Navigating pride and pain: Canada’s path to reconciliation on July 1.
Canadian Flag Mike
What is your feeling about Canada Day?

This newspaper used to print a Canadian flag in the edition before Canada Day.

It was meant to be displayed in residents’ windows or waved at the former Canada Day parade.

We stopped a few years ago when the flag came to be both associated with a particular and polarizing ideology and as our collective reckoning with Canada’s dark colonial past of harms done to First Nations and other racialized citizens was front and centre of most minds.

Fast forward a few years, and some of us hesitate to say "Happy Canada Day," and many don’t celebrate July 1 with a display of the national flag.

Shame over the flag and the country—or fear of backlash if seen as being patriotic—seems common.

In a recent Ipsos poll conducted for Global News, seven in 10 Canadians said they feel the country is ‘broken.’

Given the pain of the past years,  and a recognition of historical wrongs, that is understandable. 

(For example, 2023 marked the 100th anniversary of the Chinese Exclusion Act, which came into effect, on July 1, 1923, and was known as Humiliation Day by early Chinese immigrants.)

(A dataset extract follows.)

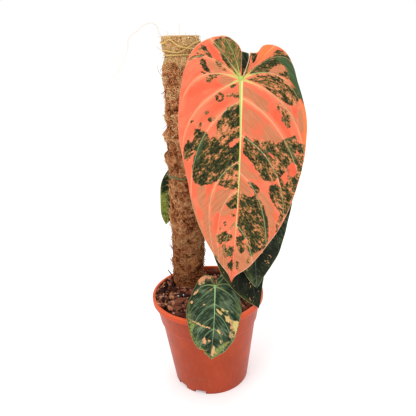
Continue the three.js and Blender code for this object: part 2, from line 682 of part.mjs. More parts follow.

While there is much to reconcile and improve, we would argue that, like with any painful fissure, Canada can and is healing stronger—rather than that we are permanently damaged, as “broken” implies.

So, is there a way forward where we can acknowledge and be horrified by harms done and current ongoing injustices and still feel proud to be Canadian?
Is it possible, too, to detangle the flag from any political ideology and embrace it as a non-political symbol of us all, regardless of the politics of the day?

The many lining up to come here from other truly shattered places, and those fighting to make us better right here in Squamish and beyond, would seem to say that we may be an imperfect place, but we are still a place with a lot going for it and great potential.

Perhaps we can think of the last few years as an unravelling of the old “idea sweater” of Canada.

The old sweater was a less inclusive, more paternalistic Canada.

Now, shoulder-to-shoulder, we are knitting a new sweater with more threads sewn by those who weren’t given enough yarn  in the old garment.

Some of the threads remind us of the shameful actions of the past, while some of the solid threads that we have always been proud of—our stunning landscapes, wildlife, talented youth, valour in the name of peace, adventurous spirit, cultural diversity, free press, and more—remain.

Efforts at reconciling, as seen everywhere, from classrooms to boardrooms, are surely healing us all.

And so maybe our flag, stitched on the new figurative sweater, can be a symbolic bridge between our past and our future that we can wave with hope, humility—and pride.